Auckland researchers are developing new technology that reduces the amount of healthy tissue cancer patients expose during radiotherapy.
A computer program called Carina can reduce the amount of healthy tissue exposed to radiation by 30 per cent.
Its potential is particularly important in more delicate cases such as brain, neck and prostate tumours, where radiotherapy aims to kill the tumour while limiting damage to surrounding healthy tissue.
Auckland University researchers believe Carina can calculate the best treatment for patients undergoing intensity modulated radiotherapy - often used for more complicated tumours.
This form of treatment allows the radiation beam to be split into smaller beams of differing intensity.
Associate Professor Matthias Ehrgott, from the university's engineering science department, said a treatment plan, based on an oncologist's prescription, must specify the number and direction of the beams and the intensity for each.

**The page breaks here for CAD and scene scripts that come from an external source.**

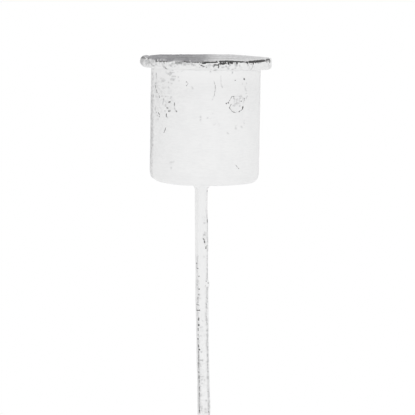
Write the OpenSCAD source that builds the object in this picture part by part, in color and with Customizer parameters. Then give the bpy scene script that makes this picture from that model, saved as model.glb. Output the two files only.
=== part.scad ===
// Candlestick for one dinner candle. A sheet steel cup with a wire ring round its mouth is welded
// to a square iron bar, which ends in a spike to push into a pot, a wreath or a flower bed.
// Millimetres. +Z runs up the candle, the front faces -Y, and the origin is the tip of the spike.

/* [Cup] */
// Outer diameter of the cup's wall
cup_d = 25; // [20:0.5:40]
// Thickness of the sheet that the cup is drawn from
sheet_t = 0.7; // [0.5:0.1:1.2]
// Height of the wall's edge above the flat middle of the floor's underside
cup_h = 28.9; // [20:0.1:60]
// Outer radius of the corner between the wall and the floor
corner_r = 2.3; // [1.5:0.1:5]
// Radius of the shallow dome that the floor bulges down in
dome_r = 80; // [50:5:300]

/* [Grip dimples] */
// How far the dimples lie below the wall's edge
dimple_drop = 10; // [6:0.5:14]
// Height of a dimple on the outside of the wall
dimple_d = 3.4; // [2.4:0.2:5]
// Depth of a dimple on the outside of the wall
dimple_depth = 0.4; // [0.3:0.05:0.5]
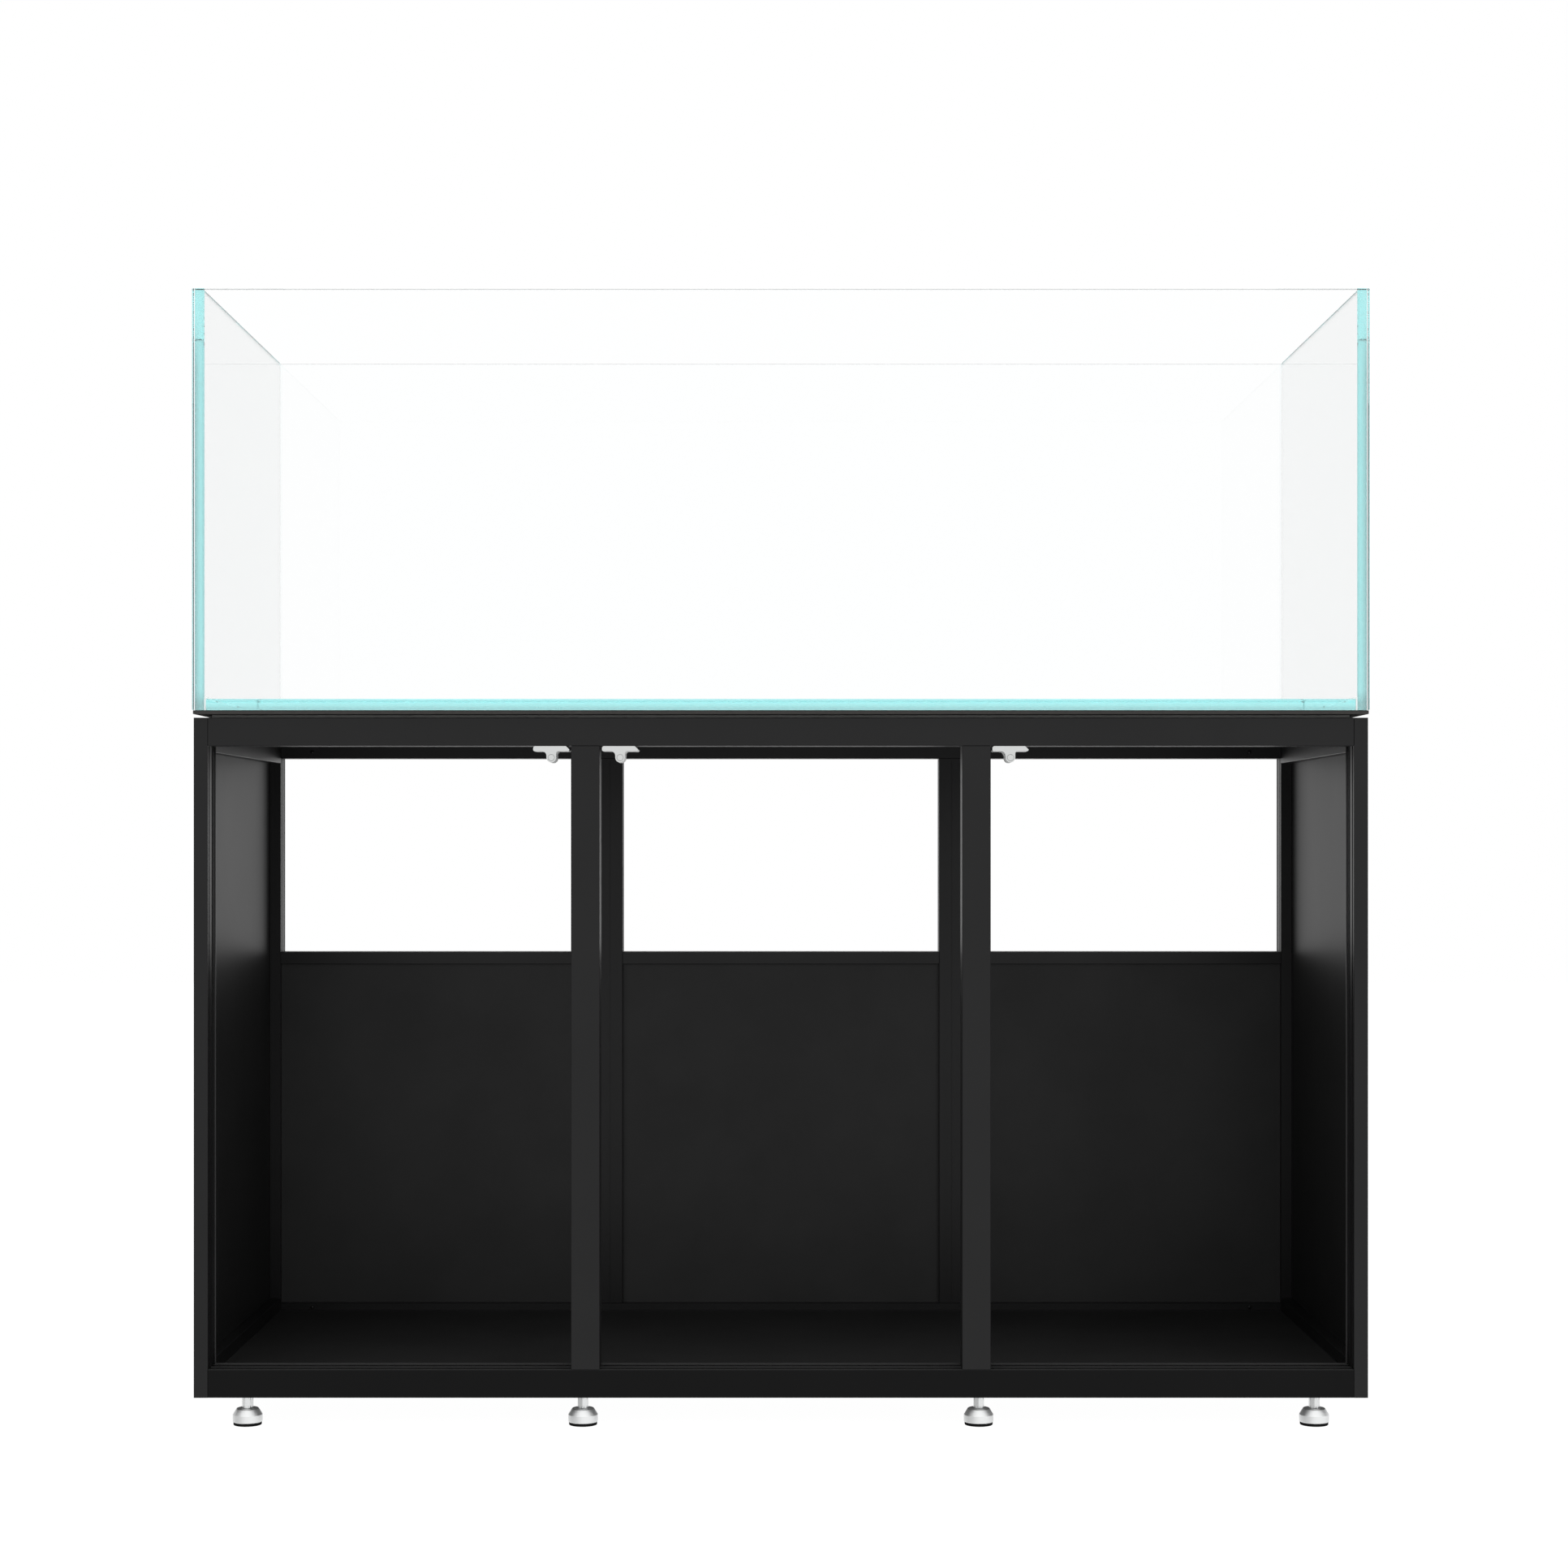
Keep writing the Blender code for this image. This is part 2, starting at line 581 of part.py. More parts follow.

"With standard cases, medical physicists know that they will get good results. But it is far more difficult for them to develop a treatment approach in complicated cases where a tumour may be wrapped around, for instance, the spinal cord or the brain stem."
Researchers took data from real hospital cases, ran the information through Carina, and compared it with what treatment planners did in hospitals.
In one case, a patient with a brain tumour received a high radiation dose to 70 per cent of the brain stem under the conventional plan.
In a plan calculated with the software, only 40 per cent of the brain stem received the same dosage.
"If you can reduce the volume of any healthy organ that's exposed to radiation, that's always big progress," Professor Ehrgott said.
"It's impossible to avoid radiation exposure completely because you have tumours usually next to some critical organ."
The treatment planning process was also less time-consuming, said Professor Ehrgott, as the treatment planner did not need to do the calculations manually.
He said the program, being developed with the Auckland District Health Board, needed another three years' work before it would be ready for clinical trials.